Wednesday, February 23, 2011

Brick (hen)House - Chicken Under a Brick

Many thanks to HowChow for reviewing Mark Bittman’s new book last week. This led me to reserving Bittman’s Quick and Easy Recipes, which in turn reminded me that I have always wanted to make his Chicken Under a Brick recipe.

How to Cook Everything has been my “go to” cookbook for ages. If you don’t own it, buy it now. It is what it’s titled – a guide for how to cook everything.

For close to 10 years, I have been making a cross between Bittman’s and Alton Brown’s roasted chickens. I call it Blast Furnace Chicken. I cook a whole chicken for 30 minutes at 500 degrees, and then drop the temp to 350 until the chicken is done. This process usually takes about 75 minutes and results in a moist chicken with crispy skin.

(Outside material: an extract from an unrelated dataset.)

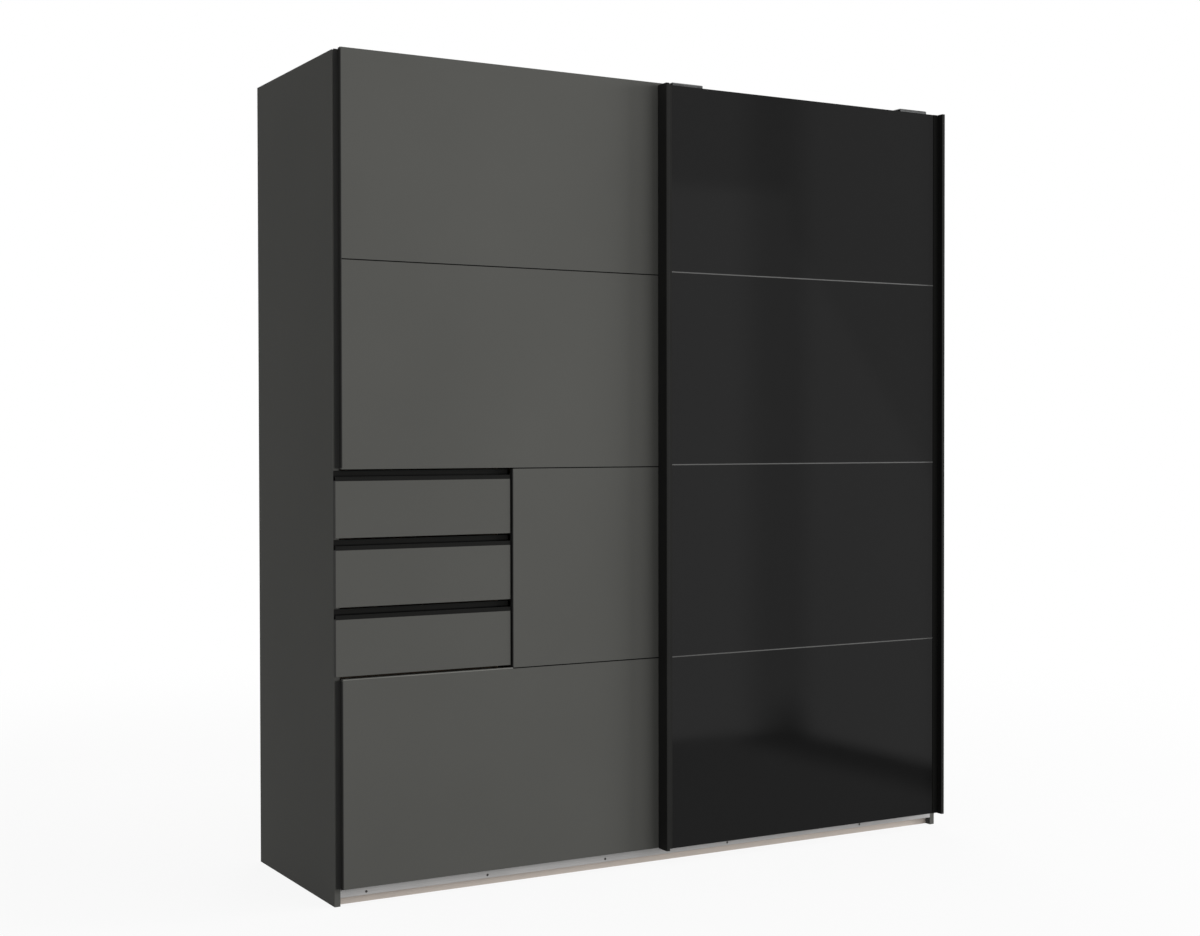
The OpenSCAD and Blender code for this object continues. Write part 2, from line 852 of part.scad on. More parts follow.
// Hook over the rear door: leg on the front door's back, strap, and a drop plate with the axle
module front_carriage(x) {
  drop_y = rib_2_y - wheel_w / 2 - bore_clear - drop_gap - plate_t;
  leg_z = front_top_z - carriage_leg;
  leg_top_z = strap_z - bend_r;
  drop_z = wheel_z - wheel_r;
  slotted_plate(x, backing_y, leg_z, carriage_w, leg_top_z - leg_z, -1);
  along_x(x - carriage_w / 2, x + carriage_w / 2, strap_z + plate_t - fold_h) translate([backing_y, 0])
    bent_channel(drop_y + plate_t - backing_y, fold_h, plate_t, bend_r);
  along_y(drop_y, drop_y + plate_t) translate([x - carriage_w / 2, drop_z])
    rounded(carriage_w, leg_top_z - drop_z, plate_corner_r);
  stub_axle(x, drop_y, rib_2_y);
}

module right_door_carriages() {
  color(silver) at_front() for (x = carriage_xs(front_x)) front_carriage(x);
}

module right_door_wheel(i) {
  color(nylon) at_front() translate([carriage_xs(front_x)[i], rib_2_y, wheel_z]) track_wheel();
}

module right_door_wheel_1() {
  right_door_wheel(0);
}

module right_door_wheel_2() {
  right_door_wheel(1);
}

// The front door's guides reach under the rear door
module right_door_guides() {
  color(black_profile) at_front() for (x = carriage_xs(front_x))
    door_guide(x, backing_y, rail_top_z + gear_clear, groove_1_y);
}

// ---- Drawers ----

// Lower edge of a drawer's front, with number 1 at the top
function drawer_z(n) = notch_top_z - drawer_top_gap - (n - 1) * drawer_pitch - drawer_h;

module drawer_front(n) {
  color(graphite) at_front()
    block([-half_w, front_y0, drawer_z(n)],
      [-half_w + drawer_w, -front_gap, drawer_z(n) + drawer_h - grip_h]);
}

// J-shaped channel along the front's top edge: lip, floor and high back wall
module grip_section() {
  square([front_t, grip_wall]);
  square([grip_wall, grip_lip_h]);
  translate([front_t - grip_wall, 0]) square([grip_wall, grip_h]);
}

module drawer_grip(n) {
  color(black_profile) at_front() translate([0, front_y0, 0])
    along_x(-half_w, -half_w + drawer_w, drawer_z(n) + drawer_h - grip_h) grip_section();
}

module drawer_box(n) {
  z = drawer_z(n) + box_lift;
  y1 = -front_gap + box_d;
  groove = box_t / 2;
  bottom_low = [box_x0 + groove, -front_gap, z + bottom_lift];
  bottom_high = [box_x1 - groove, y1 - groove, z + bottom_lift + bottom_t];
  slack = [groove_slack, groove_slack, groove_slack];
  color(beige) at_front() {
    difference() {
      union() {
        block([box_x0, -front_gap, z], [box_x0 + box_t, y1, z + box_h]);
        block([box_x1 - box_t, -front_gap, z], [box_x1, y1, z + box_h]);
        block([box_x0, y1 - box_t, z], [box_x1, y1, z + box_h]);
      }
      block(bottom_low - slack, bottom_high + slack);
    }
    block(bottom_low, bottom_high);
  }
}

// Height of the runner's middle, and of the rollers inside it
function runner_z(n) = drawer_z(n) + box_lift + runner_lift;
function roller_z(n) = runner_z(n) - runner_h / 2 + runner_t + roll_gap + roller_r;
runner_y0 = inner_setback + runner_inset;
runner_len = box_d - runner_short;
front_roller_y = runner_y0 + roller_r + roller_end_gap;
rear_roller_y = -front_gap + box_d - tab_len / 2;
runner_reach = runner_gap - lip_gap;

// Places each side's piece: the left one as drawn from the board's face, the right one mirrored
module both_sides() {
  translate([-inner_x, 0, 0]) children();
  translate([partition_x0, 0, 0]) mirror([1, 0, 0]) children();
}

// C-shaped steel channel on the board, with the front roller's axle
module cabinet_runner(n) {
  along_y(runner_y0, runner_y0 + runner_len) translate([runner_reach, runner_z(n) - runner_h / 2])
    rotate(90) bent_channel(runner_h, runner_reach, runner_t, runner_bend_r);
  rod_x([0, front_roller_y, roller_z(n)], roller_axle_d, runner_reach);
}

module cabinet_runners() {
  color(white_steel) at_front() for (n = [1:drawer_count]) both_sides() cabinet_runner(n);
}

roller_x = runner_t + roller_side_gap;

module roller_pair(n, y) {
  bore_r = roller_axle_d / 2 + bore_clear;
  both_sides() translate([roller_x, y, roller_z(n)]) rotate([0, 90, 0]) difference() {
    cylinder(r = roller_r, h = roller_w);
    translate([0, 0, -cut]) cylinder(r = bore_r, h = roller_w + 2 * cut);
  }
}

module drawer_front_rollers(n) {
  color(nylon) at_front() roller_pair(n, front_roller_y);
}

module drawer_rear_rollers(n) {
  color(nylon) at_front() roller_pair(n, rear_roller_y);
}

// Steel angle on the drawer side: its flange rolls on the front roller, and a tab at its rear end
// carries the rear roller
module drawer_runner(n) {
  flange_z = roller_z(n) + roller_r + roll_gap;
  tab_z = roller_z(n) - roller_axle_d;
  y1 = -front_gap + box_d;
  along_y(0, y1) translate([runner_gap, flange_z]) mirror([1, 0])
    bent_angle(runner_gap - roller_x, web_h, runner_t, runner_bend_r);
  along_x(runner_gap - runner_t, runner_gap, tab_z) translate([y1 - tab_len, 0])
    rounded(tab_len, flange_z + web_h - tab_z, roller_axle_d);
  rod_x([roller_x, rear_roller_y, roller_z(n)], roller_axle_d, runner_gap - roller_x);
}

module drawer_runners(n) {
  color(white_steel) at_front() both_sides() drawer_runner(n);
}

module drawer_1_front() {
  drawer_front(1);
}

module drawer_1_grip() {
  drawer_grip(1);
}

module drawer_1_box() {
  drawer_box(1);
}

module drawer_1_runners() {
  drawer_runners(1);
}

module drawer_1_front_rollers() {
  drawer_front_rollers(1);
}

module drawer_1_rear_rollers() {
  drawer_rear_rollers(1);
}

module drawer_2_front() {
  drawer_front(2);
}

module drawer_2_grip() {
  drawer_grip(2);
}

module drawer_2_box() {
  drawer_box(2);
}

module drawer_2_runners() {
  drawer_runners(2);
}

module drawer_2_front_rollers() {
  drawer_front_rollers(2);
}

module drawer_2_rear_rollers() {
  drawer_rear_rollers(2);
}

module drawer_3_front() {
  drawer_front(3);
}

module drawer_3_grip() {
  drawer_grip(3);
}

module drawer_3_box() {
  drawer_box(3);
}

module drawer_3_runners() {
  drawer_runners(3);
}

module drawer_3_front_rollers() {
  drawer_front_rollers(3);
}

module drawer_3_rear_rollers() {
  drawer_rear_rollers(3);
}

side_panel_left();
side_panel_right();
centre_partition();
top_panel();
bottom_panel();
plinth_boards();
back_panel_left();
back_panel_right();
drawer_partition();
middle_board();
drawer_unit_floor();
hat_shelves();
clothes_rails();
clothes_rail_sockets();
shelf_pins();
top_track();
track_end_stops();
bottom_guide_rail();
guide_rail_screws();
cabinet_runners();
left_door_panel_1();
left_door_panel_2();
left_door_panel_3();
left_door_panel_4();
left_door_edge_profiles();
left_door_joint_strips();
left_door_carriages();
left_door_guides();
left_door_wheel_1();
left_door_wheel_2();
right_door_pane_1();
right_door_pane_2();
right_door_pane_3();
right_door_pane_4();
right_door_backing();
right_door_handle_left();
right_door_handle_right();
right_door_joint_strips();
right_door_carriages();
right_door_guides();
right_door_wheel_1();
right_door_wheel_2();
drawer_1_front();
drawer_1_grip();
drawer_1_box();
drawer_1_runners();
drawer_1_front_rollers();
drawer_1_rear_rollers();
drawer_2_front();
drawer_2_grip();
drawer_2_box();
drawer_2_runners();
drawer_2_front_rollers();
drawer_2_rear_rollers();
drawer_3_front();
drawer_3_grip();
drawer_3_box();
drawer_3_runners();
drawer_3_front_rollers();
drawer_3_rear_rollers();
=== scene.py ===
"""Looks of the sliding door wardrobe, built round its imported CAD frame.

Everything is in metres in the frame's own axes: +X to the right, +Y to the back, +Z up.
"""

import logging
import math
from collections.abc import Iterable, Sequence
from dataclasses import KW_ONLY, dataclass
from enum import Enum
from functools import cache

import bmesh
import bpy
from mathutils import Euler, Matrix, Vector


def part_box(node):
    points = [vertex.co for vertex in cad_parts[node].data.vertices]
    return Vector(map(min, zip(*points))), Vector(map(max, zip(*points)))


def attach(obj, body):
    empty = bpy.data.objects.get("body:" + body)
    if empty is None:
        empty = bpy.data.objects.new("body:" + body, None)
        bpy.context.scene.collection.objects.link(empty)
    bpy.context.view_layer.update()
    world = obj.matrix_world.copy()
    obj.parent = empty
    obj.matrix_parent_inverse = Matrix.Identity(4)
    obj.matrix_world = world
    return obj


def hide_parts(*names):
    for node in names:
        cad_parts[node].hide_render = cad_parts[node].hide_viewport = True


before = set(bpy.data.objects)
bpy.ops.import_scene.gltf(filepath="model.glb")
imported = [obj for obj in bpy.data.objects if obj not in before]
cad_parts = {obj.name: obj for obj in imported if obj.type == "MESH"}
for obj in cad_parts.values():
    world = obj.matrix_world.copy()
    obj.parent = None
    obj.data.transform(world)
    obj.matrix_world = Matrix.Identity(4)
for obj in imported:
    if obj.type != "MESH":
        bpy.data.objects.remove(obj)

MM = 0.001
SHARP_ANGLE = math.radians(32.0)  # a piece's faces that turn by more than this meet in a sharp edge
SOFT_ANGLE = math.radians(40.0)  # a CAD node's edges that turn by more than this are softened
FACE_SHARE = 0.7  # least part of a normal along a board's thickness, on the board's faces
NOISE_SPAN = (0.3, 0.7)  # where nearly all values of a noise texture lie
MIX_FIRST, MIX_SECOND, MIX_RESULT = 6, 7, 2  # a Mix node's inputs and output for colours

log = logging.getLogger("wardrobe")

Colour = tuple[float, float, float]
Point = tuple[float, float, float]
Range = tuple[float, float]
Outline = Sequence[tuple[float, float]]
Material = bpy.types.Material
Socket = bpy.types.NodeSocket
Mesh = bmesh.types.BMesh
Loop = list[bmesh.types.BMVert]


class Axis(Enum):
    """One of the frame's axes, by its place in a vector."""

    X = 0
    Y = 1
    Z = 2

    def unit(self, sign: float = 1.0) -> Vector:
        """Gives the unit vector along the axis, or against it for a sign of -1."""
        return Vector([sign if axis is self else 0.0 for axis in Axis])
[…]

Chicken under a brick differs by cooking the chicken flat under a heavy weight. You start by cutting the backbone out of the bird and flattening. You bring the oven to 500 and pre-heat a heavy skillet over high heat on the stove. You then place the chicken skin side down in the skillet and weight with another skillet filled with rocks, bricks, or in my stacked with cast a cast iron griddle. You cook like this for 20 minutes and then flip the chicken and cook until done. I seasoned with Pensey’s Chicago Steak Seasoning and fresh rosemary. The full recipe and technique are outlined in the books listed above. But be warned, lifting heavy (and stacked) pots from a 500 degree oven is a little tricky. Be careful!

Bittman suggests that this recipe will take about 30 minutes. My chicken took closer to 40 minutes, but the meat was super moist and the skin was crispy. Neither the Mrs. nor I felt it was any better than my Blast Furnace Chicken. And it’s kind of a hassle to weight the chicken and lift the hot heavy pots. It’s certainly an option for when you need to cook a chicken quickly though.

We served it with roasted green beans, Trader Joe’s sweet potato gnocchi with butter and sage, a green salad, and le Canard Sauvage Zinfandel (a dry creek zin from Trader Joe’s).



  1. I've been thinking about Brick Chicken! I might have to try your blast-furnace method. :)

  2. I'm planning a post on the blast-furnace method in the coming weeks. If you have not read Alton Brown's Heat + Food = Cooking, I suggest checking it out.